The final stages of the climb proved extremely difficult. It was around 6pm when he came to the last gendarme, “a massive obstruction which had to be traversed with great care.” Buhl, therefore, scrambled it up on all-fours. He could not climb it otherwise. Subsequently, he realized that he “could not go higher”; he was on the Nanga Parbat peak!

As is the custom, he hoisted the Pakistani flag and his area’s pennant on his ice-axe and took the some mandatory photographs. He then started the descent. Now it was a “race with death”. When the sun went down, the air became extremely cold. He was coming down without his ice-axe, as he had, in natural excitement, left it behind on the summit. And then suddenly his right crampon slipped off his boot, leaving him “like a stark”. He had the support of one crampon and ski-sticks. He inched his way down with sheer determination. After half-an-hour complete darkness surrounded the mountain.

Buhl spent the night “standing on a wobbly block of stones” in the middle of a steel rock face. “There was not enough level ground for him to crouch let alone to sit; all night he had to hang on to the rock face with one hand and his ski-sticks with the other, and he had nothing to put on, not even a pullover to keep him warm.”

He did not allow himself any sleep during the whole night, as it would have invited instantaneous freezing and a sudden and sure death. All this was happening “at a height of more than 26,000 feet”. A marvellous feat of self-discipline, endurance and stamina!

At about 6.30pm, his friends — Ertl and Frauenberg — were helping him into the tent. The joy of the meeting was “beyond Buhl’s power of description.” After more than 50 years and some 20 deaths by that time, the nanga Parbat had been climbed. Buhl had been unbelievably lucky.

According to Professor Dyhrenfurth, a keen climber, an Olympic gold medalist and a geologist by profession, “the 40-hour solo effort by the Tyrolean wonder-climber was a heroic performance; but it should be stressed that his method of attack is not to be recommended on other eight-thousanders!”

Austro-German Hermann Buhl was 29 years of age when he achieved this landmark. Just four years later, he died during an expedition on another Pakistani mountain, the Broad Peak (8,047 metres).

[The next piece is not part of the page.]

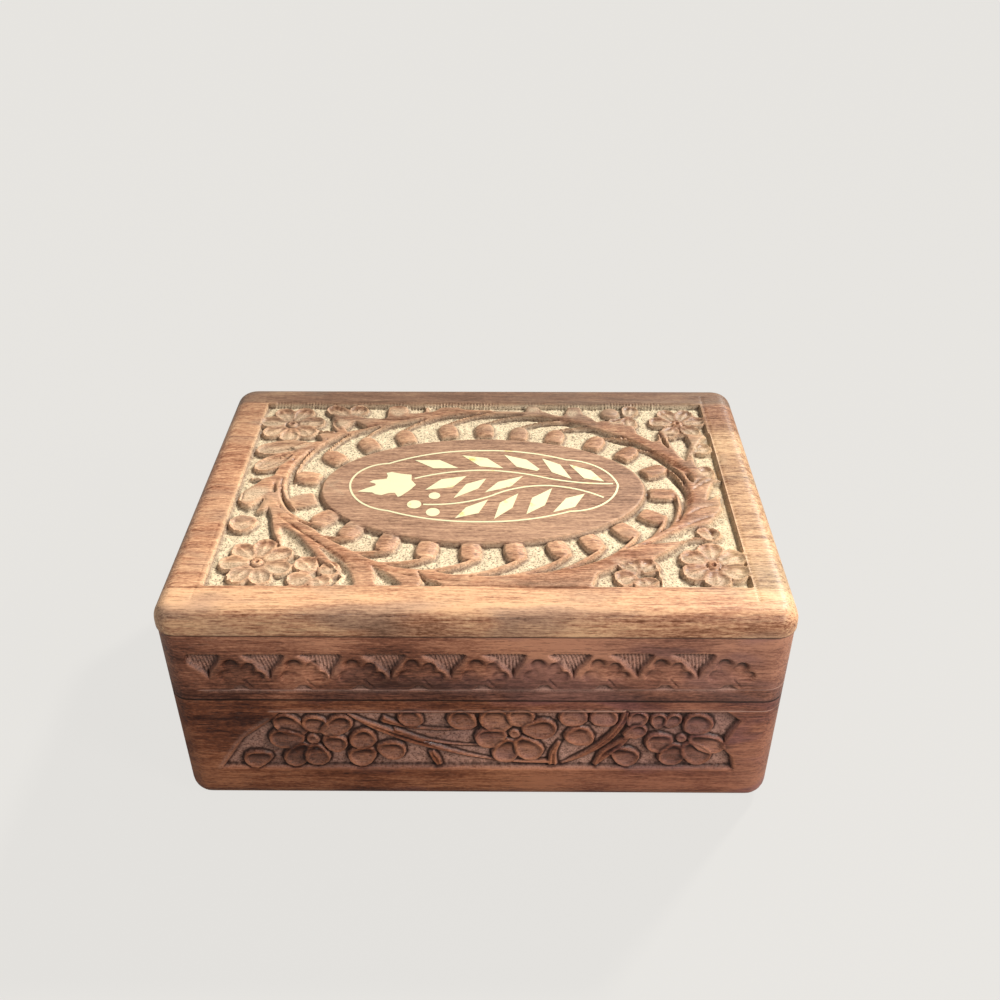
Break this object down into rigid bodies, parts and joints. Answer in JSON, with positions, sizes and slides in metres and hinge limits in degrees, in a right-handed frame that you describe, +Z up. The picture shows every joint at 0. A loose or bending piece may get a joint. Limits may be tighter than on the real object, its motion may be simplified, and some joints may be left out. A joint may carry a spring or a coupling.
{
  "type": "keepsake box",
  "caption": "Small carved hardwood box with a hinged lid, floral relief on the lid and sides, and a vine of brass inlaid in an oval on top.",
  "frame": {"origin": "centre of the box's footprint, on the surface that it stands on", "axes": "+X to the right along the longer side, +Y to the hinged back, +Z up"},
  "size_m": [0.178, 0.127, 0.075],
  "materials": {
    "carved_wood": "hand-carved rosewood, waxed on the high faces and bare in the stippled ground",
    "base_wood": "plain sanded hardwood",
    "inlay_brass": "filed flush and buffed, slightly dulled",
    "hinge_brass": "pressed sheet brass, lightly aged",
    "pin_steel": "drawn wire",
    "velvet": "short-pile velvet, glued down"
  },
  "bodies": {
    "tray": {"front_wall": "carved_wood", "back_wall": "carved_wood", "left_wall": "carved_wood", "right_wall": "carved_wood", "base_board": "base_wood", "floor_lining": "velvet", "front_lining": "velvet", "back_lining": "velvet", "left_lining": "velvet", "right_lining": "velvet", "left_hinge_tray_leaf": "hinge_brass", "right_hinge_tray_leaf": "hinge_brass", "left_hinge_pin": "pin_steel", "right_hinge_pin": "pin_steel", "tray_hinge_screws": "hinge_brass"},
    "lid": {"lid_board": "carved_wood", "lid_front_rail": "carved_wood", "lid_back_rail": "carved_wood", "lid_left_rail": "carved_wood", "lid_right_rail": "carved_wood", "inlay_oval": "inlay_brass", "inlay_stems": "inlay_brass", "inlay_leaves": "inlay_brass", "inlay_bud": "inlay_brass", "inlay_berries": "inlay_brass", "lid_lining": "velvet", "left_hinge_lid_leaf": "hinge_brass", "right_hinge_lid_leaf": "hinge_brass", "lid_hinge_screws": "hinge_brass"}
  },
  "joints": [
    {"name": "lid_hinge", "type": "hinge", "parent": "tray", "child": "lid", "pos_m": [0, 0.0611, 0.043], "axis": [-1, 0, 0], "range_deg": [0, 102]}
  ]
}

They did climb the peak, but Buhl along with Diemberger, headed towards the nearby Chogolinsa peak (7,654 meters). They surmounted that as well, but on the way down, Buhl fell through a cornice, and now lies peacefully buried in the Pakistani mountains which he loved immensely. Should we call this tragedy a revenge of the Nanga Parbat demons?

Since that effort by Buhl in 1953, the nanga has been climbed on many occasions by many expeditions from different routes in the last fifty years. Among them, there have been nine Pakistanis; Colonel (retd) Sher Khan, Rajab Shah, Muhammad Ullah (twice), Atta, Aziz Beg, Rozi Ali, Hassan, Kudrat Ali and Ameer-ud-Din. The Killer Mountain, however, has also continued to quench its thirst with the blood of many famous climbers. The cruel, but healthy and fascinating drama would continue till such time as brave ad courageous people live on this planet.

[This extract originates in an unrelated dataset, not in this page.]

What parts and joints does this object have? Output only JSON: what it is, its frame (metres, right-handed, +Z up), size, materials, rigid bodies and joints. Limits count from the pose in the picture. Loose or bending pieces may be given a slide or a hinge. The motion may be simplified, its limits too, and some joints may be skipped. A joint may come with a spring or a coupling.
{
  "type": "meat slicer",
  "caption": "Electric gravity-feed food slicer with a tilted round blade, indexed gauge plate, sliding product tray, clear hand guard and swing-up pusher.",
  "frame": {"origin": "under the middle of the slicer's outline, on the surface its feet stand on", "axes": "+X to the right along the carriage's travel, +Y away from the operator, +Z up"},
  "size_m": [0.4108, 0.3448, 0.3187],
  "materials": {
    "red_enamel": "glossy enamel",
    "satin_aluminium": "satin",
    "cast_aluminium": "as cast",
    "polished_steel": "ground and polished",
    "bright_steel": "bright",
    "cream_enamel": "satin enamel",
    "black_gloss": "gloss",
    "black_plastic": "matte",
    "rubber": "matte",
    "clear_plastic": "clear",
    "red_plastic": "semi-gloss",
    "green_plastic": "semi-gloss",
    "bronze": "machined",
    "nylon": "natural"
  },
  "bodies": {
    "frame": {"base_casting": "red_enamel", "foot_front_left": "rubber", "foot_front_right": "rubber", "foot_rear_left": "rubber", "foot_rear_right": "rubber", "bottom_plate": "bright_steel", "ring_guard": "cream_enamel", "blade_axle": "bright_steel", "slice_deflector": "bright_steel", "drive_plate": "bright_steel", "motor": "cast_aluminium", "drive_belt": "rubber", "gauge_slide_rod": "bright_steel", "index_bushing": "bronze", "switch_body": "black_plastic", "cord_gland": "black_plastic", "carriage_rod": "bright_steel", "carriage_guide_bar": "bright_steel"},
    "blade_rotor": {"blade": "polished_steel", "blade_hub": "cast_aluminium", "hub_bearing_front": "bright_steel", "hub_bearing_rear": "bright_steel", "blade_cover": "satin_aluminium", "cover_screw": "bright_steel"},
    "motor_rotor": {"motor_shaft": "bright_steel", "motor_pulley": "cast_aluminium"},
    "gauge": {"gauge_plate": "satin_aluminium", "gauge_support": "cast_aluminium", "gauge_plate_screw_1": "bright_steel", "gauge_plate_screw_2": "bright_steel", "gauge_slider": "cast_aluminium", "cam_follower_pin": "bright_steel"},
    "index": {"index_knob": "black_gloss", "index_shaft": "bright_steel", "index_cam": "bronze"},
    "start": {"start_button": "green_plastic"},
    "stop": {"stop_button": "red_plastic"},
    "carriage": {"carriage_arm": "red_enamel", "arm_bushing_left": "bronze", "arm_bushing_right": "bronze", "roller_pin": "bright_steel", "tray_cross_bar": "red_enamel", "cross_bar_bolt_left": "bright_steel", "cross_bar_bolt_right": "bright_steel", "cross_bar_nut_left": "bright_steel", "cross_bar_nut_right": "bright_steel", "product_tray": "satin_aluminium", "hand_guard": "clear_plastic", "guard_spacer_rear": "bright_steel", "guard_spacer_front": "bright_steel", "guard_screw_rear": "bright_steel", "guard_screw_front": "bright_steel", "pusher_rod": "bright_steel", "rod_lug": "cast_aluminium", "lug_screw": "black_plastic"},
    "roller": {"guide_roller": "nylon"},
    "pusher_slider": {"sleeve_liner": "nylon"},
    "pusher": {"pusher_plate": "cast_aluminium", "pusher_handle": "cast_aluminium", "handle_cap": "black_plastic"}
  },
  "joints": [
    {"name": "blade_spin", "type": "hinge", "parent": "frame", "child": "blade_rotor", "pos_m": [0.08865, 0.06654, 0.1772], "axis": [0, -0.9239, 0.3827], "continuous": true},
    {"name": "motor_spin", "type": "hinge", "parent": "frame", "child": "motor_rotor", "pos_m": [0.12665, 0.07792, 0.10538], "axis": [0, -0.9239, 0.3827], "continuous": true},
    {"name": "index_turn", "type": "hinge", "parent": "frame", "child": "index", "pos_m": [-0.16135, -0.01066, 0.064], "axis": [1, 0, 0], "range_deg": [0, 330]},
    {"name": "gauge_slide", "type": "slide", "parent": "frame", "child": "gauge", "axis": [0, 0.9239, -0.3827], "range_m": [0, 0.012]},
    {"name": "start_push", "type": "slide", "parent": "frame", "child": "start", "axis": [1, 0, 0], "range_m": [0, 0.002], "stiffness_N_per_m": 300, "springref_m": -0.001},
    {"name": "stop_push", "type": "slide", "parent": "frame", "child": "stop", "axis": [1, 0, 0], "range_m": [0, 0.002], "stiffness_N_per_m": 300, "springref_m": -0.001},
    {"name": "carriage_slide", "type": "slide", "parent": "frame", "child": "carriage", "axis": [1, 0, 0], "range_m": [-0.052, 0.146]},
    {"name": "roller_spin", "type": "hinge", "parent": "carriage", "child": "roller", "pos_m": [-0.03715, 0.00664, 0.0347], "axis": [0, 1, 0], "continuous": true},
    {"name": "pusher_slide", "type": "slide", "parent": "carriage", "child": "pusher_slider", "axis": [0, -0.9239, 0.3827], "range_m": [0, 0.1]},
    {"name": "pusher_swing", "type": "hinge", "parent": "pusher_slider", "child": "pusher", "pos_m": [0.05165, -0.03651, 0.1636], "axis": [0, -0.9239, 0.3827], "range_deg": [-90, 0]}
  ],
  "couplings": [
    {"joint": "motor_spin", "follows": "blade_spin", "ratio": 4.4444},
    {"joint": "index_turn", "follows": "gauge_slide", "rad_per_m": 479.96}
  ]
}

The unfortunate part is that Nanga Parbat and other mountainous areas of Pakistan now lie in a state of official neglect. They are full of pollutants and, regrettably, it is impossible to enjoy a visit to them. Clean-up expeditions organized by the Alpine Club of Pakistan and other NGOs have done a good job by clearing some garbage, but these organizations are short of resources, and only the state can do what is required, and on an urgent basis.

Undoubtedly, a pollution-free Nanga Parbat, and, indeed, all other mountains, would be a befitting tribute to the memory of Hermann Buhl, a decent human being and an accomplished climber.